Half-hearted solutions only give a false feeling of security, and therefore I think such checks should be done in makefiles or commit hooks that are aware of the encodings used by the specific project's files. Aren't these "Project Policies", as frequently quoted here in the forum?

(10) By anonymous on 2021-11-10 20:03:37 in reply to 1 [link] [source]

For one thing, not all projects will be using Unicode even if some do. For example, some projects will be DOS programs and PC character encoding will more likely be used; PC encoding might also be used for programs that aren't DOS programs (but this is less likely). Even if Fossil itself runs on UNIX, the project being made might be for any operating system.

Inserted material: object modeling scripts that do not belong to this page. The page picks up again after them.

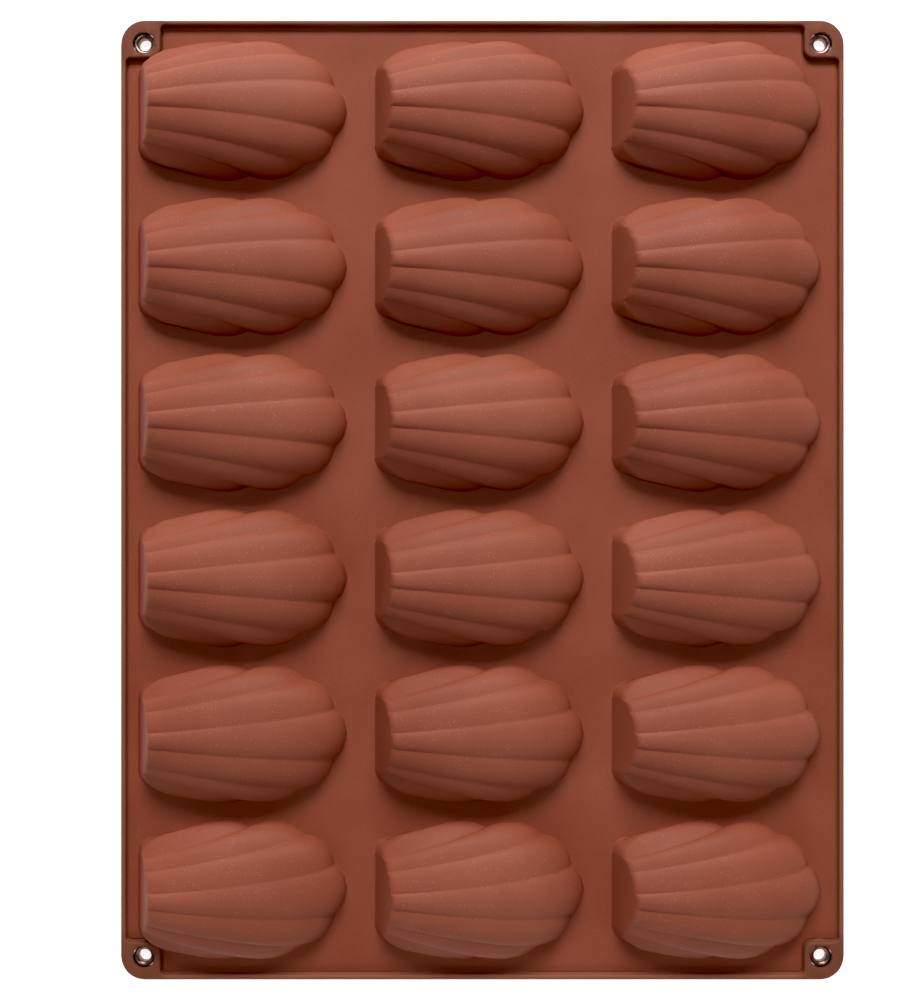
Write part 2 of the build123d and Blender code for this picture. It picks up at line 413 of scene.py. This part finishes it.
def cup_grid(size, divisions, low, rows, wall_rows, foot):
    """The rows of points of one cup, between the rings where its foot meets the flat sheet."""
    top, cup = cup_lines(size, divisions)
    corner = lobe_point(0, seam_share(0, size), 0, size)
    corner_way = wall_place(corner.y, size)
    lines = [seam_points(top, size, low, rows, wall_rows)]
    fronts = [corner]
    backs = [corner]
    for number, line in enumerate(cup):
        points, back = column_points(line, number + 1, corner_way, size, low, rows, wall_rows)
        lines.append(points)
        fronts.append(line(0))
        backs.append(back)
    flip = Matrix.Scale(-1, 3, (0, 1, 0))
    lines += [[flip @ p for p in line] for line in reversed(lines[:-1])]
    fronts += [flip @ p for p in reversed(fronts[:-1])]
    backs += [flip @ p for p in reversed(backs[:-1])]
    outward = plan_normals(fronts + backs[-2:0:-1])
    back_outward = [outward[0]] + outward[: len(fronts) - 2 : -1]
    for i, line in enumerate(lines):
        start = foot(line[0], fronts[i], outward[i])
        end = foot(line[-1], backs[i], back_outward[i])
        lines[i] = start + line + end[::-1]
    return list(zip(*lines))


def with_neighbours(ring):
    """Each member of a closed ring, between the one before it and the one after it."""
    return zip(ring[-1:] + ring[:-1], ring, ring[1:] + ring[:1])


def plan_normals(ring):
    """The outward direction in plan at each point of a clockwise ring, evened out near its corners."""
    normals = []
    for before, _, after in with_neighbours(ring):
        along = after - before
        normals.append(Vector((-along.y, along.x, 0)).normalized())
    for _ in range(normal_evenings):
        beside = with_neighbours(normals)
        normals = [(before + 2 * normal + after).normalized() for before, normal, after in beside]
    return normals


def flared_foot(start, corner, outward):
    """The small hollow curve that leads from the sheet's upper face up into a cup's side."""
    end = corner + outward * foot_blend
    return bend(end, corner, start, foot_curve)


def mouth_foot(_, corner, outward):
    """The way from the baking face round the edge of a mouth and up through the sheet into a cup."""
    floor = corner - Vector((0, 0, sheet_top))
    end = floor + outward * mouth_rounding
    turn = floor + Vector((0, 0, mouth_rounding))
    return bend(end, floor, turn, mouth_curve) + [corner.lerp(turn, mouth_side_share)]


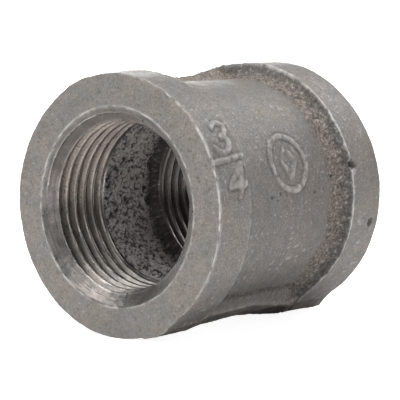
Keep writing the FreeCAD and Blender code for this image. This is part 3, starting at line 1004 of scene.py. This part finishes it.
# The floor that is seen is the same sheet, lit through from below, so a shadow on it stays faint.
floor_material, floor_shader = plain_material("pale_floor", 0.5)
tree = floor_material.node_tree
far_off = tree.nodes.new("ShaderNodeVectorMath")
far_off.operation = "LENGTH"
tree.links.new(tree.nodes.new("ShaderNodeTexCoord").outputs["Object"], far_off.inputs[0])
glow = tree.nodes.new("ShaderNodeMapRange")
for key, number in (("From Min", 0.03), ("From Max", 0.12), ("To Min", 0.9), ("To Max", 1.0)):
    glow.inputs[key].default_value = number
tree.links.new(far_off.outputs["Value"], glow.inputs["Value"])
tree.links.new(glow.outputs["Result"], floor_shader.inputs["Emission Strength"])
hide_from_light(stage_piece("floor", FLOOR, [(0, 1, 2, 3)], floor_material))

# A plain white wall all round, closed by a flat top.
wall_material, wall_shader = plain_material("white_wall", 0.5)
wall_shader.inputs["Emission Strength"].default_value = 1.0
turns = [2 * math.pi * k / WALL_SIDES for k in range(WALL_SIDES)]
wall_corners = [(REACH * math.cos(a), REACH * math.sin(a), z) for z in (cad_low.z, REACH) for a in turns]
wall_corners.append((0, 0, REACH))
wall_faces = []
for k in range(WALL_SIDES):
    after = (k + 1) % WALL_SIDES
    wall_faces.append((k, after, WALL_SIDES + after, WALL_SIDES + k))
    wall_faces.append((WALL_SIDES + k, WALL_SIDES + after, 2 * WALL_SIDES))
hide_from_light(stage_piece("wall", wall_corners, wall_faces, wall_material))

# ---------------------------------------------------------------- light and camera


def aimed(name, data, azimuth, elevation, distance):
    """A lamp or camera at a distance from the part, facing it."""
    a, e = math.radians(azimuth), math.radians(elevation)
    back = Vector((math.sin(a) * math.cos(e), -math.cos(a) * math.cos(e), math.sin(e)))
    holder = bpy.data.objects.new(name, data)
    holder.location = back * distance
    holder.rotation_euler = (-back).to_track_quat("-Z", "Y").to_euler()
    bpy.context.scene.collection.objects.link(holder)
    return holder


world = bpy.data.worlds.new("studio")
world.use_nodes = True
world.node_tree.nodes["Background"].inputs["Color"].default_value = (1, 1, 1, 1)
world.node_tree.nodes["Background"].inputs["Strength"].default_value = 0.02
bpy.context.scene.world = world

# Sizes in metres. Each light has a name, an azimuth, an elevation and its watts.
LIGHT_DISTANCE = 1.0
LIGHT_SIZE = 0.5
LIGHTS = (
    ("left_high", -40.0, 46.0, 3.7),
    ("front_high", -10.0, 37.0, 1.2),
    ("above", 0.0, 88.0, 10.3),
    ("front", 45.0, 28.0, 1.5),
    ("right", 90.0, 4.0, 3.9),
    ("left", -90.0, 4.0, 2.0),
    ("behind", 180.0, 28.0, 3.0),
    ("behind_left", -135.0, 4.0, 7.6),
)
for name, azimuth, elevation, watts in LIGHTS:
    lamp = bpy.data.lights.new(name, "AREA")
    lamp.shape = "DISK"
    lamp.size = LIGHT_SIZE
    lamp.energy = watts
    aimed(name, lamp, azimuth, elevation, LIGHT_DISTANCE)

CAMERA_AZIMUTH = 38.61
CAMERA_ELEVATION = 5.90
CAMERA_DISTANCE = 0.26776
FOCAL_LENGTH = 164.2
SHIFT_X = -0.00501
SHIFT_Y = -0.01153
lens = bpy.data.cameras.new("camera")
lens.sensor_width = 36
lens.lens = FOCAL_LENGTH
lens.shift_x = SHIFT_X
lens.shift_y = SHIFT_Y
lens.clip_start = 0.01
camera = aimed("camera", lens, CAMERA_AZIMUTH, CAMERA_ELEVATION, CAMERA_DISTANCE)
bpy.context.scene.camera = camera
bpy.context.scene.view_settings.view_transform = "Standard"
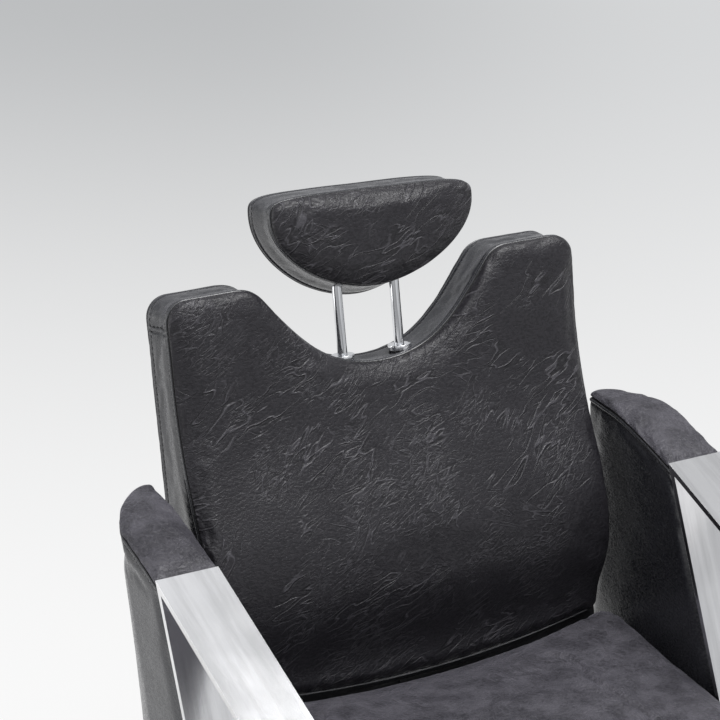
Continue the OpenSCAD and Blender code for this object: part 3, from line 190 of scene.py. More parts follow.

Furthermore, the Han unification of Unicode is not always beneficial, in case you want to write in Japanese, Chinese, etc.

The Trojan Source Attack (which I had known about for years, actually) is just one of the issues, not all of them.

Of course some projects will use Unicode, but some won't. (However, text direction overrides, homoglyphs, etc are, I think, a possible reason to want to disable Unicode mode for projects that work in plain ASCII (which many do, including most of my own), simply for an extra security (of course, like many other people have said, it doesn't really provide much real security, but it is one step).)

(26) By John Rouillard (rouilj) on 2021-11-15 01:07:11 in reply to 10 [link] [source]

A nice intro writeup is at: https://www.trojansource.codes/.

(27) By Scott Robison (sdr) on 2021-11-15 01:22:17 in reply to 26 [link] [source]

Code editors and repository frontends should make bidirectional control characters and mixed-script confusable characters perceptible with visual symbols ~~or warnings~~.

I think warnings are the wrong approach, but it seems reasonable to me that any "invisible" character could benefit from some alternative markup to make them clear.